## DATA LINES
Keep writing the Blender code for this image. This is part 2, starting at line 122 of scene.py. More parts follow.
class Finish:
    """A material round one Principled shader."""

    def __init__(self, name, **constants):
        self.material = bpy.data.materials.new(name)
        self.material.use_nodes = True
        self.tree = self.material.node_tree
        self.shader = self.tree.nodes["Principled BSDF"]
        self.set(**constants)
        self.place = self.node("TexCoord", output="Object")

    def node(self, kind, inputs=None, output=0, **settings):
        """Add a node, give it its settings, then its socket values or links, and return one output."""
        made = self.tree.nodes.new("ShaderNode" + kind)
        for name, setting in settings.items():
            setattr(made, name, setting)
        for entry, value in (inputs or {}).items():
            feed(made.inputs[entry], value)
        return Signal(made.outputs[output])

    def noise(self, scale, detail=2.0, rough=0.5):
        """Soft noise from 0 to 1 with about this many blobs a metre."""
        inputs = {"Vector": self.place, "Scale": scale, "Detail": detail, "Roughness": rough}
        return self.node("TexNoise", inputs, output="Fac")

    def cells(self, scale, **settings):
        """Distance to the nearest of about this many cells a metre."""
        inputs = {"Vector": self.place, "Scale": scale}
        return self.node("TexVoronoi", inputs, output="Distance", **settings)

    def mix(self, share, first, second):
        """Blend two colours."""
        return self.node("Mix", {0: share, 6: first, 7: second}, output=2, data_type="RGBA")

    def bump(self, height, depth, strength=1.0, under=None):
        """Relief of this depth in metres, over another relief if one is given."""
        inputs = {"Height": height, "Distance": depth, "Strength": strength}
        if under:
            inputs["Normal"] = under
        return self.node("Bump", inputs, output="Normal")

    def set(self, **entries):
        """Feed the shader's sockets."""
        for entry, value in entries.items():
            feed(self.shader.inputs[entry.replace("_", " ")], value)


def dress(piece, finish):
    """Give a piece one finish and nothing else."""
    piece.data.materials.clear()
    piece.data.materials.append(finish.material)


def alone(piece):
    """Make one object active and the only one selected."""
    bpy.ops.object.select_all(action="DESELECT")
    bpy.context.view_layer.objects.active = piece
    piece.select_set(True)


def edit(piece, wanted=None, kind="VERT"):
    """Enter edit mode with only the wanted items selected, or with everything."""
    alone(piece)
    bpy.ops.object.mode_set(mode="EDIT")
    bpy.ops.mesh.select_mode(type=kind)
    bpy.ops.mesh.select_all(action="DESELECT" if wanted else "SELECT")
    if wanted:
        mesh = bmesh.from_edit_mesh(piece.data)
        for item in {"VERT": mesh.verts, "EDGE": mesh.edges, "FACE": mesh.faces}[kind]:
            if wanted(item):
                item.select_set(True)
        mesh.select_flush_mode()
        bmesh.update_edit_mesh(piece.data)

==

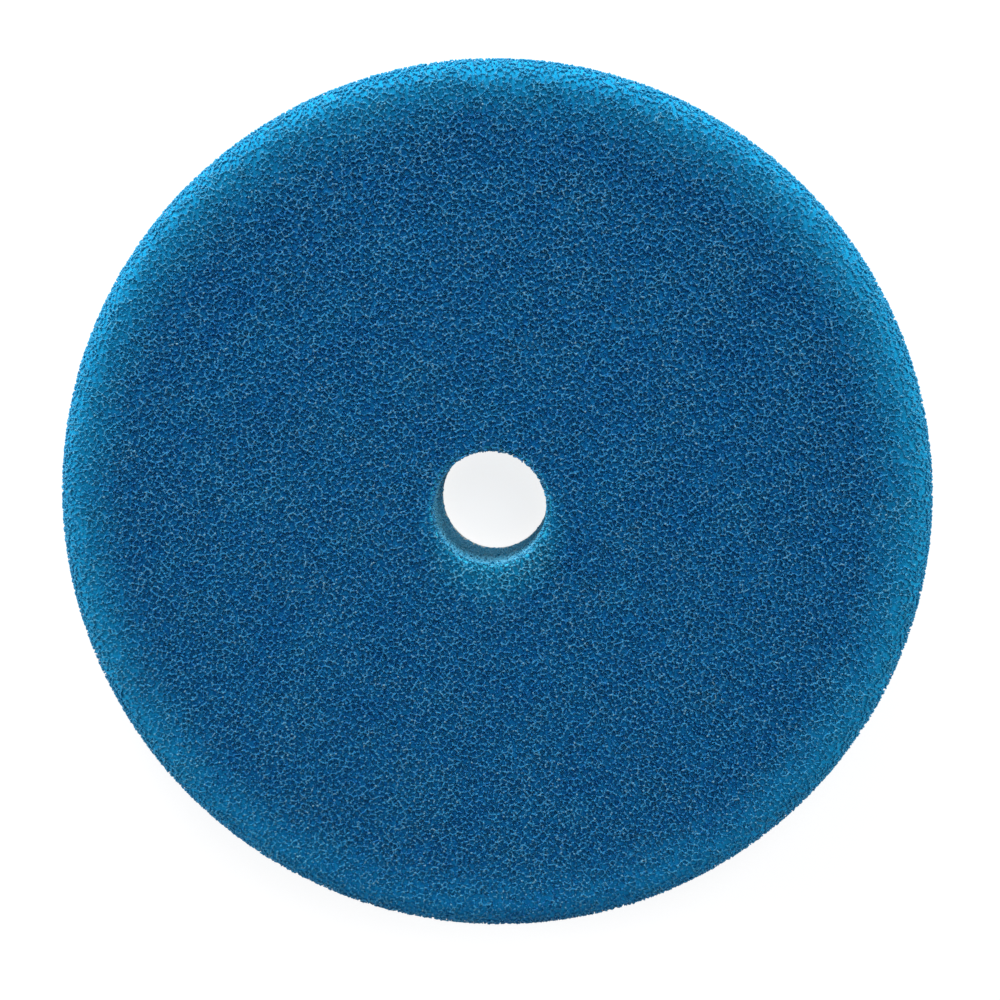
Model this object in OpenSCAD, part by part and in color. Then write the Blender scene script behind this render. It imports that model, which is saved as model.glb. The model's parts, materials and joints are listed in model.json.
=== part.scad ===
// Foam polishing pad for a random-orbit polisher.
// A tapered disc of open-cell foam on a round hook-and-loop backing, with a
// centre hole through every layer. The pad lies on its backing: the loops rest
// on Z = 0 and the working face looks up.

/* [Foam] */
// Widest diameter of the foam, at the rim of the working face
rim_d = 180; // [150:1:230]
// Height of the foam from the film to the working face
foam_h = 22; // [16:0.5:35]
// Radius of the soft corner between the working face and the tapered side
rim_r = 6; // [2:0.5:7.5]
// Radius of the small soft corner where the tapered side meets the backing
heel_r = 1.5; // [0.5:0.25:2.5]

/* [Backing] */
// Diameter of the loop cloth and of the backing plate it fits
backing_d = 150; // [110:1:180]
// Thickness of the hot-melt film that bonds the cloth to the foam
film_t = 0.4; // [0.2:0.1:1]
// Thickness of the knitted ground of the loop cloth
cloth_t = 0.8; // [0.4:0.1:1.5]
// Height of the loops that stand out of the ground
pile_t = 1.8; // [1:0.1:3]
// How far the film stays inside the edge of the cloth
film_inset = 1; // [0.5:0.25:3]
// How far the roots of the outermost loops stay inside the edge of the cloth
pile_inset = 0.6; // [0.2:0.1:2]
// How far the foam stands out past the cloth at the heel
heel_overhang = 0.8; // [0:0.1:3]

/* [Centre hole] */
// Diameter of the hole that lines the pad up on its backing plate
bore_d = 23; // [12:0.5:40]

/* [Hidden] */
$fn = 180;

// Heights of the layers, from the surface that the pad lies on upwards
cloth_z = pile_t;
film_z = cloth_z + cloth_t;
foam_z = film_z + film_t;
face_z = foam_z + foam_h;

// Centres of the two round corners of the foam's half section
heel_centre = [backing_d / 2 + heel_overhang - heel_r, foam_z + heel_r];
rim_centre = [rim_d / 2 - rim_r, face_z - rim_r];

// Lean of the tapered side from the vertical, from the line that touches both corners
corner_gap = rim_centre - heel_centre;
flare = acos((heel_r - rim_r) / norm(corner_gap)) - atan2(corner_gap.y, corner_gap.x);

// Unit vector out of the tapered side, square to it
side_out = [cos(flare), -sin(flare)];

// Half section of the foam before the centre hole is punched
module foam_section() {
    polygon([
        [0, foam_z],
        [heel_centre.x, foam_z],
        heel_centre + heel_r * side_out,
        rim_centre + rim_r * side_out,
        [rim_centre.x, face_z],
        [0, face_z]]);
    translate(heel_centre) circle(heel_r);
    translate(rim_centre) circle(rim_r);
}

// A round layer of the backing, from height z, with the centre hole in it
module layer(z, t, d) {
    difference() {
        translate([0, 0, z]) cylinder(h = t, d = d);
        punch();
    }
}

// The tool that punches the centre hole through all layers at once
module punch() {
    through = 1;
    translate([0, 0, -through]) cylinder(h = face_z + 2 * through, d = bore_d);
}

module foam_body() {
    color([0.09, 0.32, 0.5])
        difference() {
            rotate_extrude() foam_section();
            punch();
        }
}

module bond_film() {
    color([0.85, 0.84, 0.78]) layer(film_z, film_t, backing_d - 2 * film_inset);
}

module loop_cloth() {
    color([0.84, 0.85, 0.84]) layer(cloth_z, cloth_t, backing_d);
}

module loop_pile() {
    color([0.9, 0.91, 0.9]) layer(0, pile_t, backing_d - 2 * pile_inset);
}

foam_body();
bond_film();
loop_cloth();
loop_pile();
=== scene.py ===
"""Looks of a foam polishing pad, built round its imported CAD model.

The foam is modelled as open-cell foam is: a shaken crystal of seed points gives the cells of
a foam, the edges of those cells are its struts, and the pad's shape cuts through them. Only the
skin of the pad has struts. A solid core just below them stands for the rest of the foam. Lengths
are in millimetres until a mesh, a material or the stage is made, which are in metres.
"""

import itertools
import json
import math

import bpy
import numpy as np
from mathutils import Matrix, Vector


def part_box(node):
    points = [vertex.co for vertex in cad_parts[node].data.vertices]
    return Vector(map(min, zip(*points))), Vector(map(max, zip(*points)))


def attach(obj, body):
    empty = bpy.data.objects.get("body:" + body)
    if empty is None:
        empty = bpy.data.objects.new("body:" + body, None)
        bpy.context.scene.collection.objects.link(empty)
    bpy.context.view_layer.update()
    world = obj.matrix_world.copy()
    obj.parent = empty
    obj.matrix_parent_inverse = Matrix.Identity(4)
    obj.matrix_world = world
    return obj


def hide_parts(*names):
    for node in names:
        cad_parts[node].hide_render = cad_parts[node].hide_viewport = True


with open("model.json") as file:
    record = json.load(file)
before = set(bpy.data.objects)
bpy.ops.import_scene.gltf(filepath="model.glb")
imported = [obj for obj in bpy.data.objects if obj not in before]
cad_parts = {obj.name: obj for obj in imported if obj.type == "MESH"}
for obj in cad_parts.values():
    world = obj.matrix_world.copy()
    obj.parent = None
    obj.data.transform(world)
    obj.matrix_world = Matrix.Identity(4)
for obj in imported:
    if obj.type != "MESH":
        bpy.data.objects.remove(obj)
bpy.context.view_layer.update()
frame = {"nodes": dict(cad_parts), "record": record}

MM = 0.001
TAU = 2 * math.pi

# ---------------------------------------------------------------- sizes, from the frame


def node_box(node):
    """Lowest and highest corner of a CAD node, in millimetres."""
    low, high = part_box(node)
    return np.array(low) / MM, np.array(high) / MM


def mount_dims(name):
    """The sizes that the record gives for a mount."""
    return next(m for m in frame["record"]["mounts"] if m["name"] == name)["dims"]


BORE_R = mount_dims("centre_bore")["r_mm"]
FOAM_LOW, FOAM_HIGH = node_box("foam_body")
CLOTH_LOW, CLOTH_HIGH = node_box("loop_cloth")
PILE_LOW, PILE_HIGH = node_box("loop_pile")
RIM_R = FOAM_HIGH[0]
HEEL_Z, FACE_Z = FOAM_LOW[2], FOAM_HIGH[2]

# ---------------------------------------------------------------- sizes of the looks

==

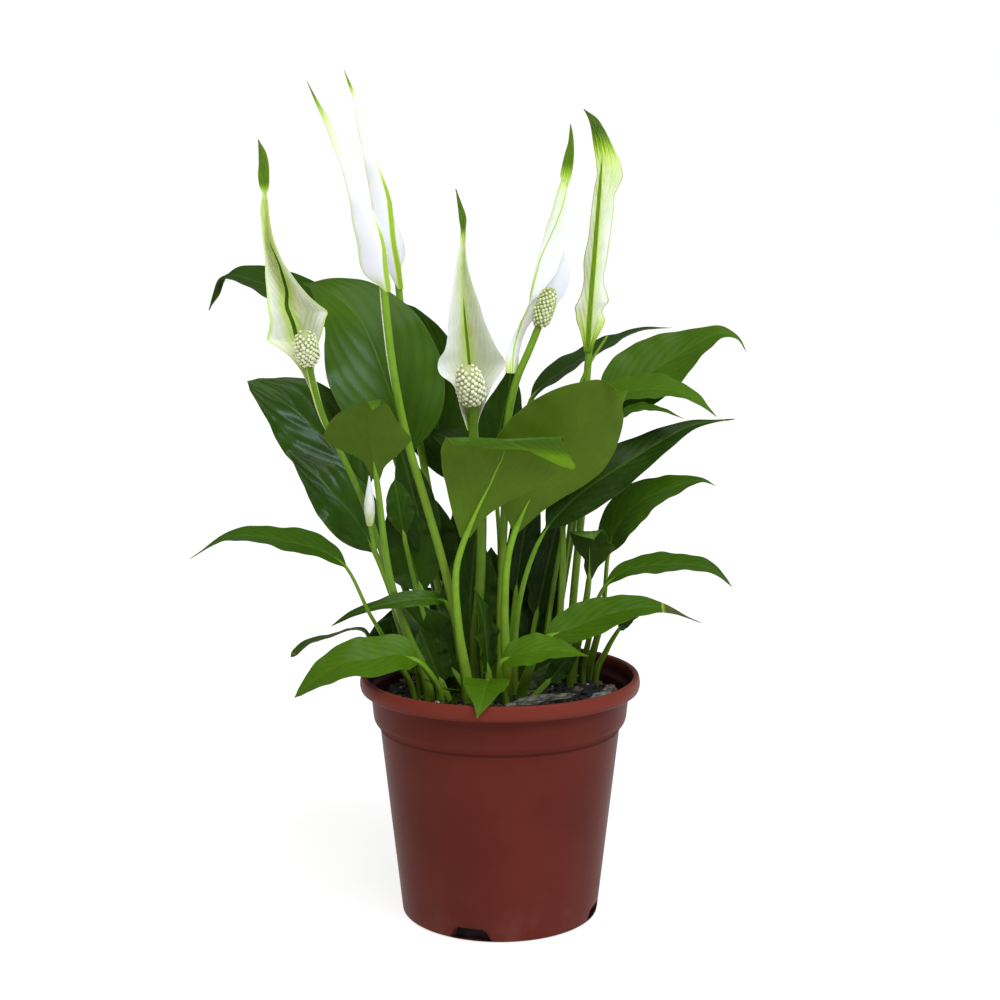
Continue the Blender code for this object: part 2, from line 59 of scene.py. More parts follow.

## DIRECTIONS FOR THIS TASK
Read the entries above, then pull out the lines that include "objects".

## EXERCISE OUTPUT
    bpy.context.view_layer.objects.active = piece
    empty = bpy.data.objects.get("body:" + body)
        empty = bpy.data.objects.new("body:" + body, None)
        bpy.context.scene.collection.objects.link(empty)
before = set(bpy.data.objects)
imported = [obj for obj in bpy.data.objects if obj not in before]
        bpy.data.objects.remove(obj)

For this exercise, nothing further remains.